To allege that the Bible bubbled up out of man’s unconsciousness and resulted in a distillation of the wisdom of the ages puts man at the center of all existence—all ‘Being’—and is akin to believing an explosion in a printing factory could produce the complete works of Shakespeare—because we choose not to believe there was a real Shakespeare. Such belief—such opinions, such hope, such blind faith, completely ignores—no, despises—the massive amount of evidence accumulated over the centuries that God is real, that His Son did come, and it ignores and disdains the fact that God exists outside of, beyond, and in all ways above man. It is natural man’s greatest fear that there is something else besides man in the universe; something better, higher, greater than man; something—no, Someone—to whom every man must bow. And so—the Word of God becomes the Word of Man.
If the Bible is just a collection of
stories, it’s content is simply advisory. If, however, it is the true Word of
God, man must therefore believe and submit
himself to its authority and commands.
 Hebrews 11:6, from Wuest, Kenneth S., The New Testament: An Expanded Translation. Grand Rapids: William B. Eerdman’s Publishing Company, 1961, reprinted 2004.
 He who has eyes to see, let him see.
 Over the past three hundred years, a number of scholars have asserted that the Pentateuch was written not by Moses but by four different authors. These documents upon which they base their assertions allegedly date from between the tenth to the fifth centuries B.C. are titled respectively, the ‘J’ documents (for Jahweh/Yahweh—the personal name of God in the Old Testament), the ‘E’ documents (for Elohim, a generic name for God in the plural), the ‘D’ documents (for Deuteronomic), and the ‘P’ documents (for Priestly).
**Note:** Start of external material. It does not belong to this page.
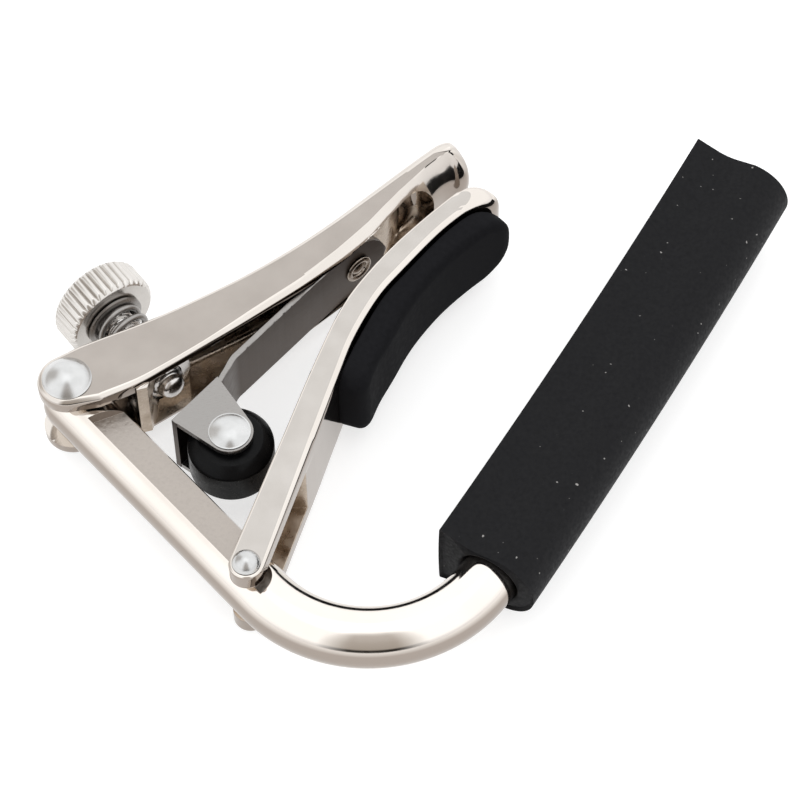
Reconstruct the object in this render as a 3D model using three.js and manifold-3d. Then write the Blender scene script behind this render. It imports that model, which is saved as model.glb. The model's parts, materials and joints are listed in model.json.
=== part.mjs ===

Each of these various documents is alleged to possess specific characteristics and theology, which many times contradicts the characteristics and theology in the others (a sure sign this theory isn’t accurate). In asserting this theory of varied authorship, the first five books are presented as sort of a piecemeal collection of stories, poetic work, laws, and doctrines. Yet the theory is not supported by evidence. Archeological and literary research undercuts many of the arguments put forth to challenge Mosaic authorship of the Pentateuch. There is a reason Jew and Christians have for centuries believed that Moses wrote these first five books.
 When Art Katz was a cynical, bitter atheist and budding Marxist, looking for truth, he was hitch-hiking through Europe and encountered a young woman—blond, intelligent, settled—the very essence of western civilization and society—all the things the emerging young Marxist hated. She talked to him about developing a relationship with God, and he spat back at her, “How do you know there’s a God! You can’t know!” “Oh, but Art,” she replied, “I can know … because He lives in me.” The answer stopped Mr. Katz in his headlong flight toward lunacy and set him on the path to eventually discover Truth.